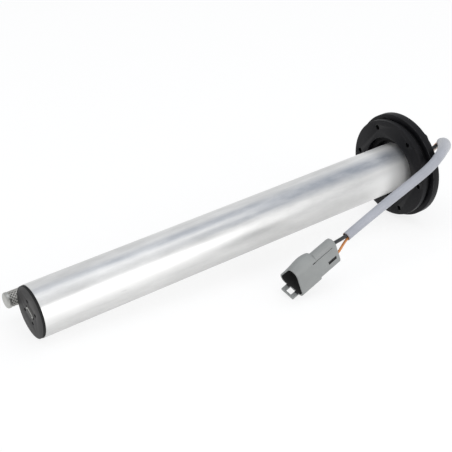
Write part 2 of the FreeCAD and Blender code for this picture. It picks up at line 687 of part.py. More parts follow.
def cord_path(points, label):
    """Straight runs joined by tangent arcs, as one wire; prints each arc's radius."""
    joints = []
    start = points[0]
    radii = []
    for before, corner, after in zip(points, points[1:], points[2:]):
        arrive = (corner - before).normalize()
        leave = (after - corner).normalize()
        half = arrive.getAngle(leave) / 2
        shorter = min((corner - before).Length, (after - corner).Length)
        reach = ARC_SHARE * shorter
        radii.append(reach / math.tan(half))
        first = corner - arrive * reach
        last = corner + leave * reach
        inward = (leave - arrive).normalize()
        depth = reach / math.tan(half) * (1 / math.cos(half) - 1)
        joints.append(Part.LineSegment(start, first).toShape())
        joints.append(Part.Arc(first, corner + inward * depth, last).toShape())
        start = last
    joints.append(Part.LineSegment(start, points[-1]).toShape())
    print(label, "radii", " ".join("%.1f" % radius for radius in radii))
    return Part.Wire(joints)


def sweep(path, outer):
    """Round solid along a wire."""
    first = path.Edges[0]
    start = first.Vertexes[0].Point
    heading = first.tangentAt(first.FirstParameter)
    ring = Part.Wire([Part.Circle(start, heading, outer / 2).toShape()])
    shape = path.makePipeShell([ring], True, False)
    expected = math.pi * outer ** 2 / 4 * path.Length
    print("  length %.1f volume %.3f of expected" % (path.Length, abs(shape.Volume) / expected))
    return shape


def beside(points, offset):
    """The same route shifted sideways by a vector that turns with the route."""
    shift = offset
    shifted = [points[0] + shift]
    for before, corner, after in zip(points, points[1:], points[2:]):
        arrive = (corner - before).normalize()
        leave = (after - corner).normalize()
        turned = FreeCAD.Rotation(arrive, leave).multVec(shift)
        slide = turned.dot(arrive) / (1 + arrive.dot(leave))
        shifted.append(corner + shift + arrive * slide)
        shift = turned
    shifted.append(points[-1] + shift)
    return shifted


def cavity_place(number):
    """Centre of one contact cavity in the connector's section."""
    angle = math.radians(90 + 120 * number)
    reach = size("cavity_offset")
    return reach * math.cos(angle), size("cavity_rise") + reach * math.sin(angle)


def build_lead():
    """Grey sleeve and the three wires inside it, from the board to the connector."""
    head = [FreeCAD.Vector(*point) for point in BUNDLE_HEAD]
    route = [FreeCAD.Vector(*point) for point in SLEEVE_ROUTE]
    path = cord_path(route, "sleeve")
    sleeve = doc.addObject("Part::Feature", "sleeve_solid")
    sleeve.Shape = sweep(path, size("sleeve_outer")).cut(sweep(path, size("sleeve_bore")))
    finish_piece(sleeve, "cable_sleeve", FreeCAD.Placement())

    bundle = list(reversed(head + route))
    heading = (bundle[1] - bundle[0]).normalize()
    wires = (("black_wire", "black_wire"), ("white_wire", "thin_wire"),
             ("orange_wire", "thin_wire"))
    for number, (name, thickness) in enumerate(wires):
        x, y = cavity_place(number)
        outward = PLUG.Rotation.multVec(FreeCAD.Vector(x, y - size("cavity_rise"), 0))
        outward = (outward - heading * outward.dot(heading)).normalize()
        points = []
        for depth, spread in TAIL_STEPS:
            points.append(PLUG.multVec(FreeCAD.Vector(x * spread, y * spread, depth)))
        points += beside(bundle, outward * size("bundle_offset"))
        wire = doc.addObject("Part::Feature", name + "_solid")
        wire.Shape = sweep(cord_path(points, name), size(thickness))
        finish_piece(wire, name, FreeCAD.Placement())


def section_circles(part):
    """Centres and radii of a connector section's corners: apex, far base, near base."""
    rise, half = size(part + "_apex_rise"), size(part + "_base_half")
    drop, corner = size(part + "_base_drop"), size(part + "_base_radius")
    return [(FreeCAD.Vector(0, rise, 0), size(part + "_apex_radius")),
            (FreeCAD.Vector(-half, -drop, 0), corner), (FreeCAD.Vector(half, -drop, 0), corner)]


def side_normal(first, second):
    """Angle of the outward normal of the line that touches two corner circles."""
    step = second[0] - first[0]
    lean = math.acos((first[1] - second[1]) / step.Length)
    return math.atan2(step.y, step.x) - lean


def section_sketch(body, name, height, part, inset="0"):
    """Connector section on the body's XY plane: a hump over a flat base, corners rounded."""
    sketch = body.newObject("Sketcher::SketchObject", name)
    sketch.AttachmentSupport = [(origin_part(body, "XY_Plane"), "")]
    sketch.MapMode = "FlatFace"
    sketch.setExpression("AttachmentOffset.Base.x", cell(part + "_shift"))
    sketch.setExpression("AttachmentOffset.Base.z", height)
    corners = section_circles(part)
    normals = []
    for number in range(3):
        normals.append(side_normal(corners[number], corners[(number + 1) % 3]))
    arcs = []
    for number, (centre, radius) in enumerate(corners):
        start, finish = normals[number - 1], normals[number]
        while finish < start:
            finish += 2 * math.pi
        circle = Part.Circle(centre, FreeCAD.Vector(0, 0, 1), radius)
        arcs.append(sketch.addGeometry(Part.ArcOfCircle(circle, start, finish), False))
    for number in range(3):
        following = (number + 1) % 3
        start = sketch.getPoint(arcs[number], 2)
        finish = sketch.getPoint(arcs[following], 1)
        line = sketch.addGeometry(Part.LineSegment(start, finish), False)
        sketch.addConstraint(Sketcher.Constraint("Tangent", arcs[number], 2, line, 1))
        sketch.addConstraint(Sketcher.Constraint("Tangent", line, 2, arcs[following], 1))
    sketch.addConstraint(Sketcher.Constraint("PointOnObject", arcs[0], 3, -2))
    places = [(0, "DistanceY", "%s_apex_rise"), (1, "DistanceX", "-sizes.%s_base_half"),
              (1, "DistanceY", "-sizes.%s_base_drop"), (2, "DistanceX", "%s_base_half"),
              (2, "DistanceY", "-sizes.%s_base_drop")]
    for number, axis, text in places:
        centre = corners[number][0]
        value = centre.x if axis == "DistanceX" else centre.y
        label = "%s_%d" % (axis, number)
        index = sketch.addConstraint(Sketcher.Constraint(axis, -1, 1, arcs[number], 3, value))
        sketch.renameConstraint(index, label)
        formula = text % part if text.startswith("-") else "sizes." + text % part
        sketch.setExpression("Constraints." + label, formula)
    sketch.addConstraint(Sketcher.Constraint("Equal", arcs[1], arcs[2]))
    for number, alias in ((0, "apex_radius"), (1, "base_radius")):
        index = sketch.addConstraint(
            Sketcher.Constraint("Radius", arcs[number], corners[number][1]))
        sketch.renameConstraint(index, alias)
        sketch.setExpression("Constraints." + alias, "sizes.%s_%s - %s" % (part, alias, inset))
    return sketch


def box(name, length, width, height, x, y, z):
    """A Part::Box bound to the sizes."""
    item = doc.addObject("Part::Box", name)
    item.setExpression("Length", length)
    item.setExpression("Width", width)
    item.setExpression("Height", height)
    item.setExpression("Placement.Base.x", x)
    item.setExpression("Placement.Base.y", y)
    item.setExpression("Placement.Base.z", z)
    return item


def side_marks():
    """The long slit and the short pocket along the connector's near side."""
    lean = side_normal(*reversed(section_circles("rear")[::2]))
    near = section_circles("rear")[2]
    foot = near[0] + FreeCAD.Vector(math.cos(lean), math.sin(lean), 0) * near[1]
    along = FreeCAD.Vector(-math.sin(lean), math.cos(lean), 0)
    marks = []
    for name in ("slit", "slot_pocket"):
        where = foot + along * size(name + "_rise") + FreeCAD.Vector(size("rear_shift"), 0, 0)
        depth, width = cell(name + "_depth"), cell(name + "_width")
        mark = box(name, "2 * " + depth, width, cell(name + "_length"), "-" + depth,
                   "-%s / 2" % width, cell(name + "_start"))
        turned = doc.addObject("Part::Compound", name + "_placed")
        turned.Links = [mark]
        turn = FreeCAD.Rotation(FreeCAD.Vector(0, 0, 1), math.degrees(lean))
        turned.Placement = FreeCAD.Placement(where, turn)
        marks.append(turned)
    return marks


def build_connector():
    """Three-pin connector: housing, wire seals, pins and the wedge that locks the pins."""
    shroud_foot = cell("plug_rear_length")
    length = "(sizes.plug_rear_length + sizes.plug_shroud_length)"
    mouth_floor = "(%s - sizes.plug_mouth_depth)" % length
    high = "(sizes.cavity_rise + sizes.cavity_offset)"
    low = "(sizes.cavity_rise - sizes.cavity_offset / 2)"
    wide = "(sizes.cavity_offset * cos(30deg))"
    places = [("0", high), ("-" + wide, low), (wide, low)]
    pin_gap = "(sizes.pin_outer + 2 * sizes.running_gap)"
    body = doc.addObject("PartDesign::Body", "housing_body")
    rear = section_sketch(body, "rear_sketch", "0", "rear")
    pad(body, "rear_pad", rear, "sizes.plug_rear_length")
    front = section_sketch(body, "shroud_sketch", shroud_foot, "shroud")
    pad(body, "shroud_pad", front, "sizes.plug_shroud_length")
    mouth = section_sketch(body, "mouth_sketch", mouth_floor, "shroud", cell("plug_wall"))
    pocket(body, "mouth_pocket", mouth, "sizes.plug_mouth_depth + 1")
    cavities = circle_sketch(body, "cavity_sketch", "-1",
                             [(cell("cavity_bore"), x, y) for x, y in places])
    pocket(body, "cavity_pocket", cavities, "sizes.cavity_depth + 1")
    pin_holes = circle_sketch(body, "pin_hole_sketch", "-1", [(pin_gap, x, y) for x, y in places])
    pocket(body, "pin_hole_pocket", pin_holes, "%s + 2" % length)

    base = "(sizes.shroud_base_drop + sizes.shroud_base_radius)"
    tongue_foot = "-%s - sizes.tongue_thick + sizes.plug_wall" % base
    tongue = box("tongue", cell("tongue_width"), cell("tongue_thick"),
                 "sizes.plug_shroud_length + sizes.tongue_reach", "-sizes.tongue_width / 2",
                 tongue_foot, shroud_foot)
    window = box("window", cell("window_width"), "sizes.tongue_thick + 4",
                 cell("window_length"), "-sizes.window_width / 2", "%s - 2" % tongue_foot,
                 "%s + sizes.tongue_reach - sizes.window_length - 1.2" % length)
    rail_drop = "(sizes.rear_base_drop + sizes.rear_base_radius)"
    rail = box("rail", "sizes.tongue_width - 2", "sizes.tongue_thick", "sizes.plug_rear_length",
               "-(sizes.tongue_width - 2) / 2", "-%s - sizes.tongue_thick + 0.6" % rail_drop, "0")
    blank = fuse("housing_blank", [body, tongue, rail])
    cutters = fuse("housing_cutters", [window] + side_marks())
    finish_piece(cut("housing_cut", blank, cutters), "connector_housing", PLUG)

    seals = []
    pins = []
    for number, (x, y) in enumerate(places):
        wire = cell("black_wire") if number == 0 else cell("thin_wire")
        seals.append(tube("seal_%d" % number, cell("cavity_bore"), wire,
                          "sizes.seal_length + sizes.seal_stand", "-sizes.seal_stand", x, y))
        pins.append(rod("pin_%d" % number, cell("pin_outer"), cell("pin_length"),
                        "3", x, y))
    finish_piece(fuse("seals", seals), "wire_seals", PLUG)
    finish_piece(fuse("pins", pins), "terminal_pins", PLUG)

    wedge_body = doc.addObject("PartDesign::Body", "wedge_body")
    outline = section_sketch(wedge_body, "wedge_sketch", mouth_floor, "shroud",
                             "(sizes.plug_wall + sizes.wedge_gap)")
    pad(wedge_body, "wedge_pad", outline, cell("wedge_thick"))
    holes = circle_sketch(wedge_body, "wedge_hole_sketch", "%s - 1" % mouth_floor,
                          [(pin_gap, x, y) for x, y in places])
    pocket(wedge_body, "wedge_hole_pocket", holes, "sizes.wedge_thick + 2")
    finish_piece(wedge_body, "wedge_lock", PLUG)


def build_outer_tube():
    """Outer tube, drilled for the air vent on the hidden side."""
    shell = tube("tube", cell("tube_outer"), TUBE_BORE, cell("tube_length"), cell("cap_rim"))
    drill = rod("vent_drill", cell("tube_vent"), "sizes.tube_outer",
                "%s - sizes.tube_vent_drop" % SEAT)
    drill.Placement.Rotation = FreeCAD.Rotation(FreeCAD.Vector(0, 1, 0), 90)
    turned = turned_about_axis("vent_tool", [drill], cell("tube_vent_turn"))
    finish_piece(cut("tube_cut", shell, turned), "outer_tube", LAY)


def check_document():
    """Stop if any object failed or any piece is not sound."""
    for item in doc.Objects:
        if "Invalid" in item.State or "Error" in item.State:
            raise RuntimeError("%s is %s" % (item.Name, item.State))
    for name, piece in pieces.items():
        shape = piece.Shape
        if shape.isNull() or not shape.isValid() or not shape.Solids:
            raise RuntimeError("%s has no sound shape" % name)


def export_pieces():
    """Write every piece to its own file."""
    os.makedirs("parts", exist_ok=True)
    for name, piece in pieces.items():
        piece.Shape.exportStep(os.path.join("parts", name + ".step"))


build_outer_tube()
build_cap_and_clip()
build_sensing()
build_head()
build_suction()
build_lead()
build_connector()
doc.recompute()
check_document()
export_pieces()
for name, piece in pieces.items():
    print("%-20s solids %d volume %10.1f" % (name, len(piece.Shape.Solids), piece.Shape.Volume))
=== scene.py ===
"""Looks of a lying tank level sender: finishes for every solid, the lead and the wire cloth."""

import json
import logging
import math
from dataclasses import dataclass
from enum import Enum
from typing import Callable, Dict, List, Optional, Sequence, Tuple, Union

import bmesh
import bpy
from mathutils import Matrix, Quaternion, Vector


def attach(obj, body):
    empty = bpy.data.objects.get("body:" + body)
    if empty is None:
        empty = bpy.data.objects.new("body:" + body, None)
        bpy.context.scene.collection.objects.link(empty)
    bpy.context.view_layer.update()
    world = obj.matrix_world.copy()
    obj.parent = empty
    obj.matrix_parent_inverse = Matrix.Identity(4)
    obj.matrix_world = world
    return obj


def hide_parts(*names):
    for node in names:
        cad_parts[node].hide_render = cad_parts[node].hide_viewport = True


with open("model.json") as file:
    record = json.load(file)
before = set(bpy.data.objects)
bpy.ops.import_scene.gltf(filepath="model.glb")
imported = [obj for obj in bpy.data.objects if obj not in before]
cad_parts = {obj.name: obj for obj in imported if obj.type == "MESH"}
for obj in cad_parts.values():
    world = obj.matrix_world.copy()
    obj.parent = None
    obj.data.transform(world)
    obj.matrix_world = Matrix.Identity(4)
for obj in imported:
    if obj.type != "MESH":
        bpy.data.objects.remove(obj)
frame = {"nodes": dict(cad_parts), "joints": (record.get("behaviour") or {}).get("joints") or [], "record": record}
LOG = logging.getLogger("tank_level_sender")
MM = 0.001
PER_METRE = 1000.0
WELD = 0.00001
FINE_WELD = 0.000001
FLAT_ANGLE = math.radians(2)
SHARP_ANGLE = math.radians(40)
SENDER = "sender"
Colour = Tuple[float, float, float]
Span = Tuple[float, float]
Triple = Tuple[float, float, float]
Number = Union[float, "Field"]


def part_way(value: float, low: float, high: float) -> float:
    """Part of the way from low to high, kept between 0 and 1."""
    return min(1.0, max(0.0, (value - low) / (high - low)))


def toned(colour: Colour, times: float) -> Colour:
    """A colour made darker or lighter, with no part above 1."""
    return tuple(min(1.0, part * times) for part in colour)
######
PROBLEM STATEMENT =
Using the data above, transcribe the lines that run from the line with "doc.recompute()" to the line with "obj.data.transform(world)", both ends kept, and output nothing else.

REPLY TO THE TASK =
doc.recompute()
check_document()
export_pieces()
for name, piece in pieces.items():
    print("%-20s solids %d volume %10.1f" % (name, len(piece.Shape.Solids), piece.Shape.Volume))
=== scene.py ===
"""Looks of a lying tank level sender: finishes for every solid, the lead and the wire cloth."""

import json
import logging
import math
from dataclasses import dataclass
from enum import Enum
from typing import Callable, Dict, List, Optional, Sequence, Tuple, Union

import bmesh
import bpy
from mathutils import Matrix, Quaternion, Vector


def attach(obj, body):
    empty = bpy.data.objects.get("body:" + body)
    if empty is None:
        empty = bpy.data.objects.new("body:" + body, None)
        bpy.context.scene.collection.objects.link(empty)
    bpy.context.view_layer.update()
    world = obj.matrix_world.copy()
    obj.parent = empty
    obj.matrix_parent_inverse = Matrix.Identity(4)
    obj.matrix_world = world
    return obj


def hide_parts(*names):
    for node in names:
        cad_parts[node].hide_render = cad_parts[node].hide_viewport = True


with open("model.json") as file:
    record = json.load(file)
before = set(bpy.data.objects)
bpy.ops.import_scene.gltf(filepath="model.glb")
imported = [obj for obj in bpy.data.objects if obj not in before]
cad_parts = {obj.name: obj for obj in imported if obj.type == "MESH"}
for obj in cad_parts.values():
    world = obj.matrix_world.copy()
    obj.parent = None
    obj.data.transform(world)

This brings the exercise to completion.